• Objective:
Find each line with the word "parts" and copy it.

• Stored rows:
* * * * *
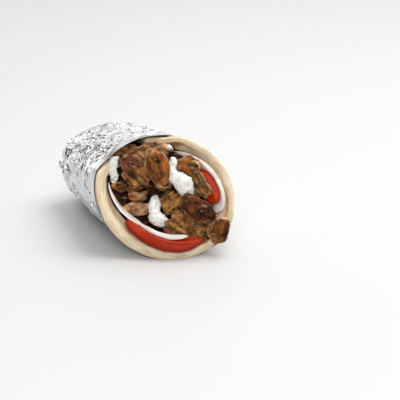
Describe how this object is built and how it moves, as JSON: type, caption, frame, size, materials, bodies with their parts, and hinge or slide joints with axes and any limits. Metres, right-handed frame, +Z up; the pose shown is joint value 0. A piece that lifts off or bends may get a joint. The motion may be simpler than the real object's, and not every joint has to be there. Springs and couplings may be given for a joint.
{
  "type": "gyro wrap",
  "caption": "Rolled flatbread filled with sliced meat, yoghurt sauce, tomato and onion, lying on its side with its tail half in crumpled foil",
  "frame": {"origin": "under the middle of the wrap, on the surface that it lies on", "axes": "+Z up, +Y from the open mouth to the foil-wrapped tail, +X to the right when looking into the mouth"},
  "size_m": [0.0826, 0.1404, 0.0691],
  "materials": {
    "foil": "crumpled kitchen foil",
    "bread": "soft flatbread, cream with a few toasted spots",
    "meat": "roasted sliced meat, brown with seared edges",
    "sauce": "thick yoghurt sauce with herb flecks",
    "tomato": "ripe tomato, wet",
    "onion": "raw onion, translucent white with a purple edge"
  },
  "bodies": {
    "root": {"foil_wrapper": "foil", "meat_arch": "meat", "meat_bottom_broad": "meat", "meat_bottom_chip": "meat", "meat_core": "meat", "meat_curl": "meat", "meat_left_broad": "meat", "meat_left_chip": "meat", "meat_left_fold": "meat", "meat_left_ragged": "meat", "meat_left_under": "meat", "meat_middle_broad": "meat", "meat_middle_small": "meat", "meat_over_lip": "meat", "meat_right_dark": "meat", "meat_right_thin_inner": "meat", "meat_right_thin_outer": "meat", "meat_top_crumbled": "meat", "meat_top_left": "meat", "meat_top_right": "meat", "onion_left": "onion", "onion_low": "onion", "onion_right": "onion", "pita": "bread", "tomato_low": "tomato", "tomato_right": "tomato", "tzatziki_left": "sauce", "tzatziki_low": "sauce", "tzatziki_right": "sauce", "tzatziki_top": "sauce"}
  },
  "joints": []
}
* * * * *
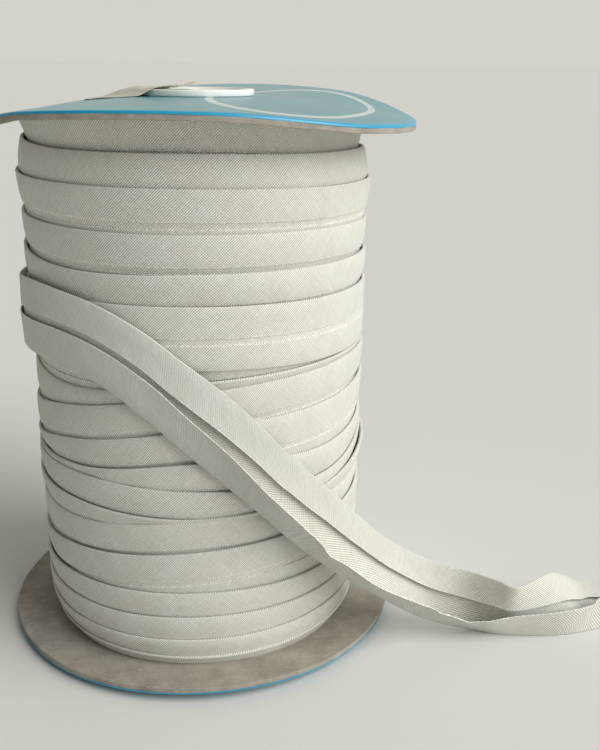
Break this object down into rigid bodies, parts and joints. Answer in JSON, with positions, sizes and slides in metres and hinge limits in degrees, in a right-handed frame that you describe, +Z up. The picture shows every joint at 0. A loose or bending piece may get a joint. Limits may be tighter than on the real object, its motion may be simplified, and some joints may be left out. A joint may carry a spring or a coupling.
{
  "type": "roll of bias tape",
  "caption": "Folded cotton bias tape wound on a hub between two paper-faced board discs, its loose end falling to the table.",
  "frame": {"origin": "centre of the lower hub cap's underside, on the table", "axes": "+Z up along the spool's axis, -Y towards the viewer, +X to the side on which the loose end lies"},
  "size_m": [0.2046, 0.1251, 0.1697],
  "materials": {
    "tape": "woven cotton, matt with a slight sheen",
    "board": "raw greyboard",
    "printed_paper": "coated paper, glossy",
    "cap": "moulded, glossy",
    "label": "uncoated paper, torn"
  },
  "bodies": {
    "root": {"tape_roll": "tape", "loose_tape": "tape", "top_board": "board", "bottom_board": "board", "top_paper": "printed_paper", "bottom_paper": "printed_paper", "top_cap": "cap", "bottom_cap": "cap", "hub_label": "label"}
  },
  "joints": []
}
* * * * *
• Completed task:
Describe how this object is built and how it moves, as JSON: type, caption, frame, size, materials, bodies with their parts, and hinge or slide joints with axes and any limits. Metres, right-handed frame, +Z up; the pose shown is joint value 0. A piece that lifts off or bends may get a joint. The motion may be simpler than the real object's, and not every joint has to be there. Springs and couplings may be given for a joint.
Break this object down into rigid bodies, parts and joints. Answer in JSON, with positions, sizes and slides in metres and hinge limits in degrees, in a right-handed frame that you describe, +Z up. The picture shows every joint at 0. A loose or bending piece may get a joint. Limits may be tighter than on the real object, its motion may be simplified, and some joints may be left out. A joint may carry a spring or a coupling.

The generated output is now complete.